What you have to do:
All of the data below must be repeated exactly.

Stored data:
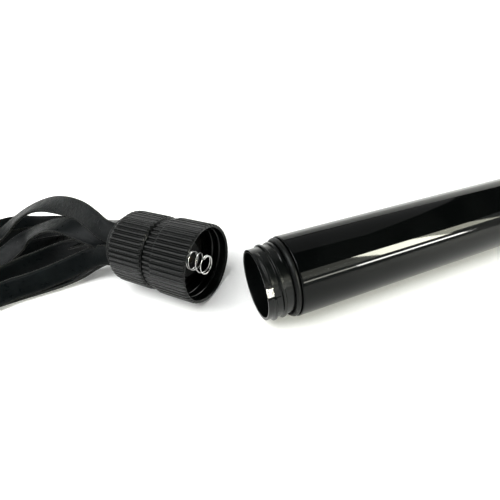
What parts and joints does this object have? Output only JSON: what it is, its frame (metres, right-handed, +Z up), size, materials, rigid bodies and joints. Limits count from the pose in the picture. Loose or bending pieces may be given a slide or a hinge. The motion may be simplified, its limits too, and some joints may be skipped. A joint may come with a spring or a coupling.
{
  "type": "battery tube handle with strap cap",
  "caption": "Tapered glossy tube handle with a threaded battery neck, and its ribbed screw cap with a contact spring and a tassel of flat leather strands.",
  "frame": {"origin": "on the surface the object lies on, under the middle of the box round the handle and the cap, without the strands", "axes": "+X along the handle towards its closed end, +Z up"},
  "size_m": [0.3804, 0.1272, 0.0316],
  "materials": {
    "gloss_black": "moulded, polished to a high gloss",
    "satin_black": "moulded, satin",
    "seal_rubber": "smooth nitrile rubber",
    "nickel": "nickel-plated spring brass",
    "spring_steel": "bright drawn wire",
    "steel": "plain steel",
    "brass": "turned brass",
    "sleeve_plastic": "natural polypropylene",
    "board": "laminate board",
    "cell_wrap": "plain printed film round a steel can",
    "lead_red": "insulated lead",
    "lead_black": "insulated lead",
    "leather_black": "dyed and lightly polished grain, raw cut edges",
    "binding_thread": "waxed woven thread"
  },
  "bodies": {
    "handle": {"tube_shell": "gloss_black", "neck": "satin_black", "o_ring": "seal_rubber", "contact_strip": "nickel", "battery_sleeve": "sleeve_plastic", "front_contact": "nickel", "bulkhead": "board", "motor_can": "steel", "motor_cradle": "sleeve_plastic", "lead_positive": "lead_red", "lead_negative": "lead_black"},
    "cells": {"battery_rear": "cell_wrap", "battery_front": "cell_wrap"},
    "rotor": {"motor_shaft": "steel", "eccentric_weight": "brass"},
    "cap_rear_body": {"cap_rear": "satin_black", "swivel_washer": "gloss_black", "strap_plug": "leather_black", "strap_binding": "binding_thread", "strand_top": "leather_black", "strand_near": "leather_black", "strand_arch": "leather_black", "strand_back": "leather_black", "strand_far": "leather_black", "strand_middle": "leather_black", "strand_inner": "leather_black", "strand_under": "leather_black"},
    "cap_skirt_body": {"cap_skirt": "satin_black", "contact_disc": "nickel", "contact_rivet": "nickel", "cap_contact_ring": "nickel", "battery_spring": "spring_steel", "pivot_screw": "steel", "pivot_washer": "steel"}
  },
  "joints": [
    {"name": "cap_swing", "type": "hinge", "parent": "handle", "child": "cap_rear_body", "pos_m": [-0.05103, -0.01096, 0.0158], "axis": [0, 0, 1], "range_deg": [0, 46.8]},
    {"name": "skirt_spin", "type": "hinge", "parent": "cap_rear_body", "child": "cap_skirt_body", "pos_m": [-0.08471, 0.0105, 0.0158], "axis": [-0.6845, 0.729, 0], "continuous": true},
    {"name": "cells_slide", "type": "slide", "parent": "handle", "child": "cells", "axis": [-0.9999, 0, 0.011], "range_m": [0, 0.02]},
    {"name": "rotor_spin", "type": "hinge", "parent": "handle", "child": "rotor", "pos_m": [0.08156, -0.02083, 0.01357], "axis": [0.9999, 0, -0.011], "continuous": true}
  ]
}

Solution for this exercise:
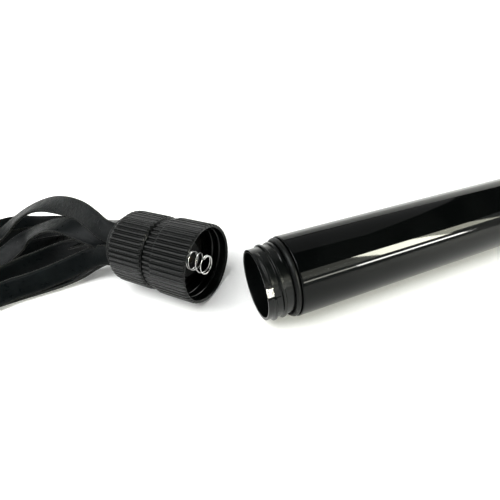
What parts and joints does this object have? Output only JSON: what it is, its frame (metres, right-handed, +Z up), size, materials, rigid bodies and joints. Limits count from the pose in the picture. Loose or bending pieces may be given a slide or a hinge. The motion may be simplified, its limits too, and some joints may be skipped. A joint may come with a spring or a coupling.
{
  "type": "battery tube handle with strap cap",
  "caption": "Tapered glossy tube handle with a threaded battery neck, and its ribbed screw cap with a contact spring and a tassel of flat leather strands.",
  "frame": {"origin": "on the surface the object lies on, under the middle of the box round the handle and the cap, without the strands", "axes": "+X along the handle towards its closed end, +Z up"},
  "size_m": [0.3804, 0.1272, 0.0316],
  "materials": {
    "gloss_black": "moulded, polished to a high gloss",
    "satin_black": "moulded, satin",
    "seal_rubber": "smooth nitrile rubber",
    "nickel": "nickel-plated spring brass",
    "spring_steel": "bright drawn wire",
    "steel": "plain steel",
    "brass": "turned brass",
    "sleeve_plastic": "natural polypropylene",
    "board": "laminate board",
    "cell_wrap": "plain printed film round a steel can",
    "lead_red": "insulated lead",
    "lead_black": "insulated lead",
    "leather_black": "dyed and lightly polished grain, raw cut edges",
    "binding_thread": "waxed woven thread"
  },
  "bodies": {
    "handle": {"tube_shell": "gloss_black", "neck": "satin_black", "o_ring": "seal_rubber", "contact_strip": "nickel", "battery_sleeve": "sleeve_plastic", "front_contact": "nickel", "bulkhead": "board", "motor_can": "steel", "motor_cradle": "sleeve_plastic", "lead_positive": "lead_red", "lead_negative": "lead_black"},
    "cells": {"battery_rear": "cell_wrap", "battery_front": "cell_wrap"},
    "rotor": {"motor_shaft": "steel", "eccentric_weight": "brass"},
    "cap_rear_body": {"cap_rear": "satin_black", "swivel_washer": "gloss_black", "strap_plug": "leather_black", "strap_binding": "binding_thread", "strand_top": "leather_black", "strand_near": "leather_black", "strand_arch": "leather_black", "strand_back": "leather_black", "strand_far": "leather_black", "strand_middle": "leather_black", "strand_inner": "leather_black", "strand_under": "leather_black"},
    "cap_skirt_body": {"cap_skirt": "satin_black", "contact_disc": "nickel", "contact_rivet": "nickel", "cap_contact_ring": "nickel", "battery_spring": "spring_steel", "pivot_screw": "steel", "pivot_washer": "steel"}
  },
  "joints": [
    {"name": "cap_swing", "type": "hinge", "parent": "handle", "child": "cap_rear_body", "pos_m": [-0.05103, -0.01096, 0.0158], "axis": [0, 0, 1], "range_deg": [0, 46.8]},
    {"name": "skirt_spin", "type": "hinge", "parent": "cap_rear_body", "child": "cap_skirt_body", "pos_m": [-0.08471, 0.0105, 0.0158], "axis": [-0.6845, 0.729, 0], "continuous": true},
    {"name": "cells_slide", "type": "slide", "parent": "handle", "child": "cells", "axis": [-0.9999, 0, 0.011], "range_m": [0, 0.02]},
    {"name": "rotor_spin", "type": "hinge", "parent": "handle", "child": "rotor", "pos_m": [0.08156, -0.02083, 0.01357], "axis": [0.9999, 0, -0.011], "continuous": true}
  ]
}